Naturally, there were delays on the Metrorail this morning, so about 200 people and I were left standing on the freezing station platform until a train arrived, which took over 20 minutes. The Metro was formerly the sole glory of the Washington-area transportation system, but the slack-jawed yokels who run it are slowly turning it into a costly mess with Third World-quality service. Used to be that although the roads were terrible, you couldn't get an ambulance, the police were incompetent ("Ask Us About Our 200 Unsolved Murders This Year!" is their slogan), Washingtonians could at least point to the Metro as the one thing that worked in the city.

The Metro board, made up of obscure elected officials from Washington, Virginia, and Maryland, can pat themselves on the back for taking a public good and running it into the ground — and making it more expensive, too. In three years, my daily commute has gone from less than $6 to $8.55. That actually masks the true price rise, because if you added $10 or more to your farecard, they used to give you a 10% bonus credit. What they are doing with that money, I cannot say: there are broken escalators at lots of stations, and they've reduced the frequency of trains during the off-peak hours, to the point that walking is a better option if you're going less than a mile.

But the point is: it's cold today. Also, the St. Blogs comment function seems to be broken, and Richard needs to fix it because the rest of us have no idea how to do it.

I get the impression that the Giant Turd, Michael Moore, really isn't very bright. I'm not saying that just because I despise him and everything he does in public. He's either kind of dumb, or being dumb is part of his schtick.

Granted, he is very manipulative, especially for the lemmings on the Left, and he is charismatic to the same folks. But I don't see much evidence that he has persuaded anyone except possibly the ignorant. He doesn't so much argue as throw facts around, many of them questionable, in an inflammatory manner, without regard to whether those facts contradict themselves.

For example, in his latest screed, the Turd says that "...America has never thrown a sitting president out during wartime. That’s the facts." But wait a sec, Mike...you said in your book "Dude, Where's My Country?" that there is no war on terror. I saw you on the "Today" show with my own eyes, and you said those exact words: "There is no war on terror." I wouldn't be surprised if you copyrighted the phrase, and sold t-shirts with it on your Web site.

So the war doesn't exist, but somehow that non-existent war managed to sink your candidate? Your candidate who, if you didn't notice, did think there was a war on terror, one that he could fight in a "more sensitive" manner?

How can those two statements possibly be reconciled? Does the Turd think that there isn't a war on terror, but Evil Karl Rove convinced 51% of the American population that there was, and therefore the faulty impression that George Bush was a wartime president was enough to defeat Kerry?
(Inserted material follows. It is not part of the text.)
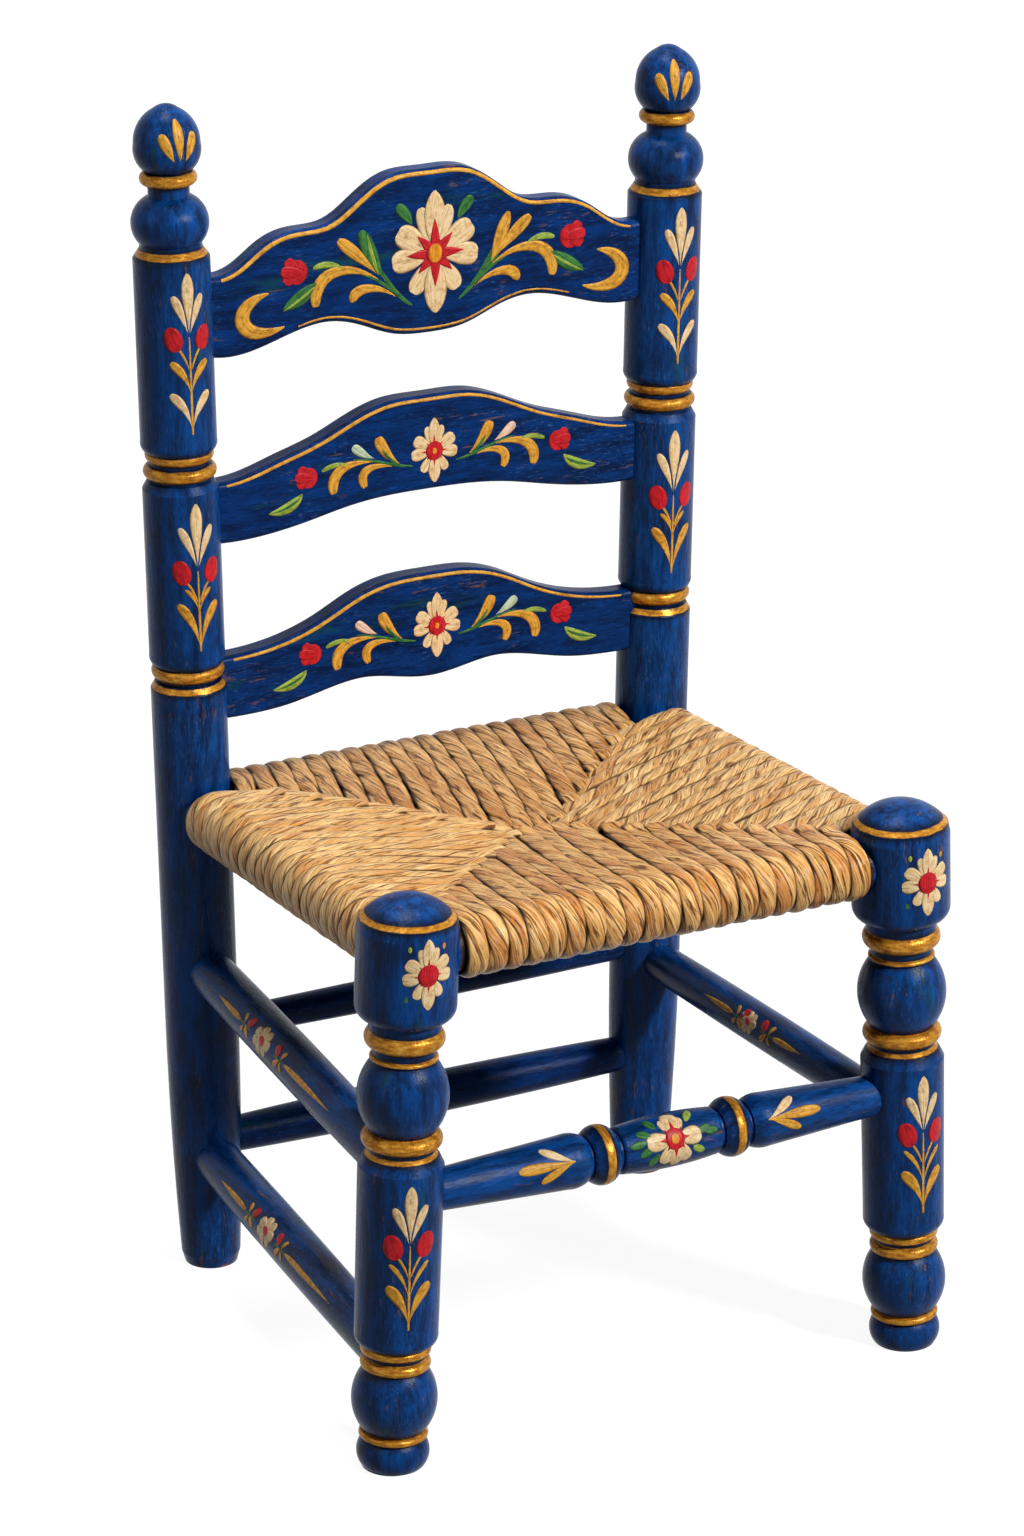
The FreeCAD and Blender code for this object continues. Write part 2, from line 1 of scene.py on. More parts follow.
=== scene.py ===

Or maybe he doesn't remember his previous statement that there was no war?

It's all too much to contemplate on a Friday afternoon. Happy Christmas shopping this weekend.

I've been wondering when they'd make a movie about anything related to the War on Terror, and shockingly enough, Hollywood is on the verge of starting one. Even more shockingly, the story will be written by a former Marine who observed the battle for Fallujah, and the Marines will be the good guys. And it won't star some second-rate has-been, but Harrison Ford. Granted, Ford is about 137 years old now, but still. Read about it in the Guardian here and here.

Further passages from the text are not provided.